Azerbaijan on Sunday accused Armenia of attempting to deceive the international community over the arrest of an Armenian-born man on charges of war crimes dating back to three decades ago.
"To evade its obligations, Armenia is once again attempting to deceive and politically manipulate the international community regarding the arrest of Vagif Khachaturyan by the State Border Service of Azerbaijan at the Lachin border checkpoint while trying to cross into Armenia in an ICRC (International Committee of the Red Cross) vehicle on July 29," said a statement by the Azerbaijani Foreign Ministry.
In a statement shared by state media, Azerbaijan's prosecutor's office alleged that 68-year-old Khachaturyan was involved in the December 1991 killing of 25 people in the village of Meshali during the first Karabakh war.
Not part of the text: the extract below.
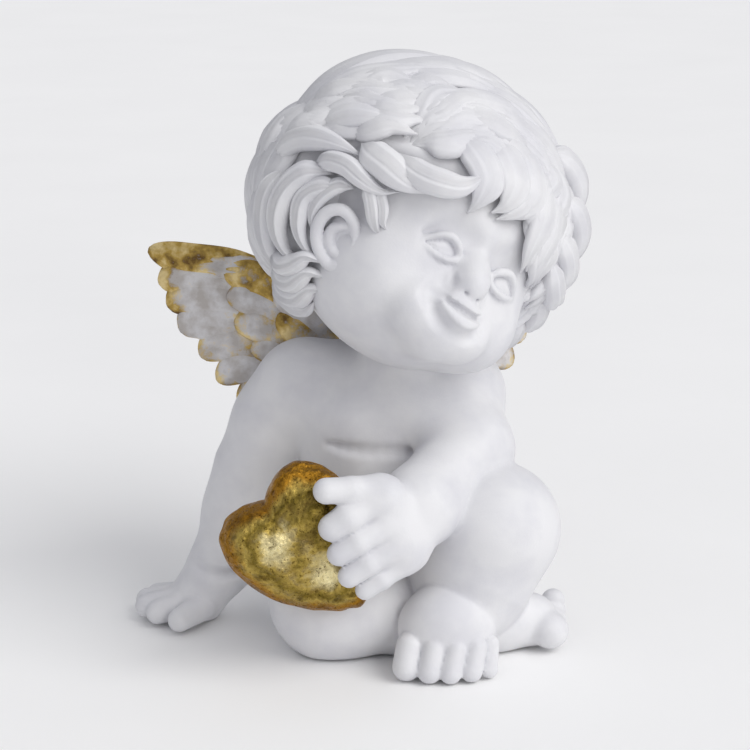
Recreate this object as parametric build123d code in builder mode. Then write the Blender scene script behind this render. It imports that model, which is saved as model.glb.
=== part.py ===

The statement said he was placed in a medical facility in the capital Baku and provided with the "necessary medical treatment," taking into account his purpose of travel to receive medical assistance.
"The steps taken by Azerbaijan were within both international law and Azerbaijan's legislation," the statement said, denying claims by Armenia's Foreign Ministry that the arrest "breached" international humanitarian law, noting that "no restrictions on legal actions against war criminals exist under international humanitarian law."
"Furthermore, it is completely inappropriate for Armenia to refer to international humanitarian law, considering the genocide and massacres committed by it in 30 years against the civilian populations of Khojaly, Malibeyli, Gushchular, Aghdaban, Ballighaya and Bashlibel, as well as other settlements and cities," the statement said.
It also said that Armenia's "smear campaign" against Azerbaijan's measures in this regard is "nothing more than a justification and support for war crimes."
"Azerbaijan clearly declared time and again during 30 years that it has launched criminal cases against those who committed war crimes in its territory with international warrants being issued against these persons, and Azerbaijan will continue to act within the criminal proceedings and the internal legislation to bring these persons to justice according to international practices," it added.
Azerbaijan's Karabakh region, the core of a decadeslong territorial dispute between the two-ex Soviet republics, has also been the site of mass killings and burials since the first Karabakh War in the early 1990s, most notably the Khojaly massacre by Armenian forces.
In February 1992, a two-hour Armenian offensive launched against the town of Khojaly killed 613 Azerbaijani citizens – including 106 women, 63 children and 70 elderly – and seriously wounded 487 others, according to Azerbaijani figures.
Some 150 of the 1,275 Azerbaijanis captured by Armenians during the massacre remain missing, while eight families were completely wiped out.